--- Begin Data shown ---
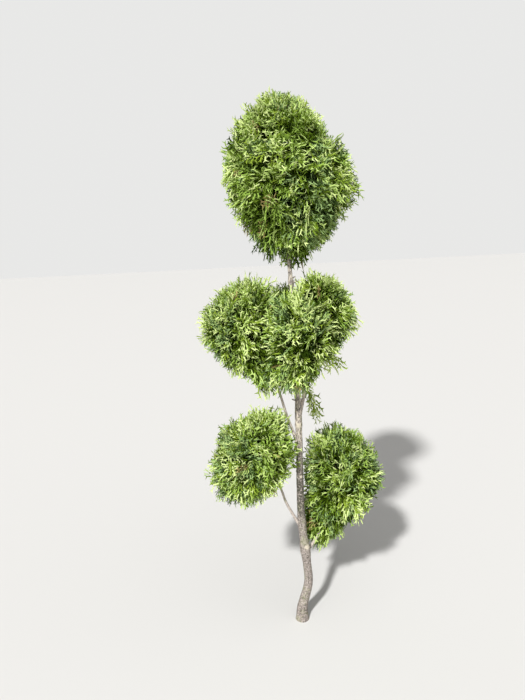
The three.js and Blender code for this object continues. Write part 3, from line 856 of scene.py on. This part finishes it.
def spray_strands(habit, random):
    """The strands of one spray of unit length in its own plane, as (line of points, young)."""
    found = []
    lean = random.uniform(-SPINE_LEAN, SPINE_LEAN)

    def turned(low, high):
        return math.radians(random.uniform(low, high))

    def step(place, angle, length, rise):
        return place + np.array([math.sin(angle), math.cos(angle), rise + lean * place[1]]) * length

    def branch(place, angle, length, side, rise):
        """A side shoot that curves forwards, with an older foot, a young end and short young forks."""
        curl = side * turned(*habit["curl"])
        young = random.random() > OLD_SHOOTS
        foot_part, middle_part, end_part = BRANCH_PARTS
        elbow = step(place, angle, length * foot_part, rise)
        middle = step(elbow, angle - curl, length * middle_part, rise)
        end = step(middle, angle - END_CURL * curl, length * end_part, rise)
        if not habit["forks"]:
            found.append(([place, elbow, end], False))
            return
        found.append(([place, elbow + (elbow - place) * FOOT_OVERLAP], False))
        found.append(([elbow, middle, end], young))
        for start, way in ((elbow, -1), (middle, 1)):
            if random.random() < habit["forks"]:
                fork_angle = angle + side * way * turned(*FORK_ANGLE)
                fork_length = length * random.uniform(*FORK_LENGTH)
                fork_rise = rise + random.uniform(-FORK_RISE, FORK_RISE)
                found.append(([start, step(start, fork_angle, fork_length, fork_rise)], young))

    spread = math.radians(habit["spread"]) * random.uniform(*SPREADS)
    bend = turned(-habit["bend"], habit["bend"])
    waist = step(np.zeros(3), -bend, SPINE_PART, 0)
    top = step(waist, bend, SPINE_PART, 0)
    first_side = random.choice((1, -1))
    for i in range(habit["shoots"]):
        share = 2 * (i + SHOOTS_FROM) / habit["shoots"]
        start = waist * share if share < 1 else waist + (top - waist) * (share - 1)
        side = first_side * (-1) ** i
        length = habit["branch"] * (1 - i * BRANCH_THINNING) * random.uniform(*BRANCH_LENGTHS)
        angle = (bend if share > 1 else -bend) + side * spread * random.uniform(*BRANCH_ANGLES)
        branch(start, angle, length, side, random.uniform(-BRANCH_RISE, BRANCH_RISE))
    branch(top, bend, SPINE_TIP, first_side, 0)
    found.append(([np.zeros(3), waist, top], False))
    return found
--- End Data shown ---
The required output is the exact run of lines from the beginning of the listing above to the line that contains "return place +", inclusive of both.

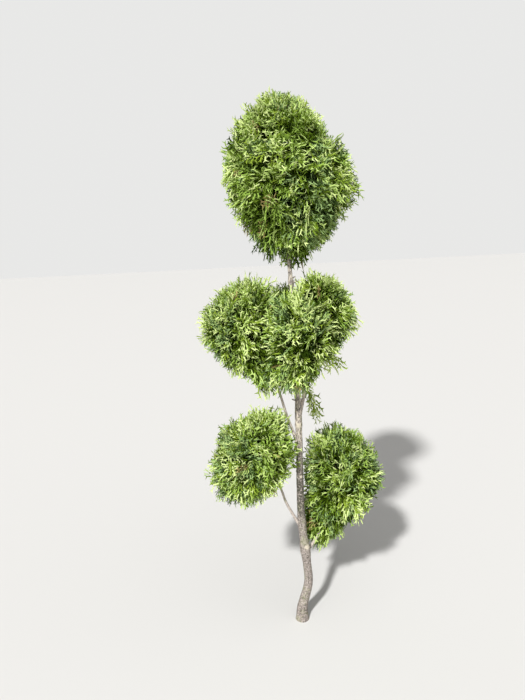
The three.js and Blender code for this object continues. Write part 3, from line 856 of scene.py on. This part finishes it.
def spray_strands(habit, random):
    """The strands of one spray of unit length in its own plane, as (line of points, young)."""
    found = []
    lean = random.uniform(-SPINE_LEAN, SPINE_LEAN)

    def turned(low, high):
        return math.radians(random.uniform(low, high))

    def step(place, angle, length, rise):
        return place + np.array([math.sin(angle), math.cos(angle), rise + lean * place[1]]) * length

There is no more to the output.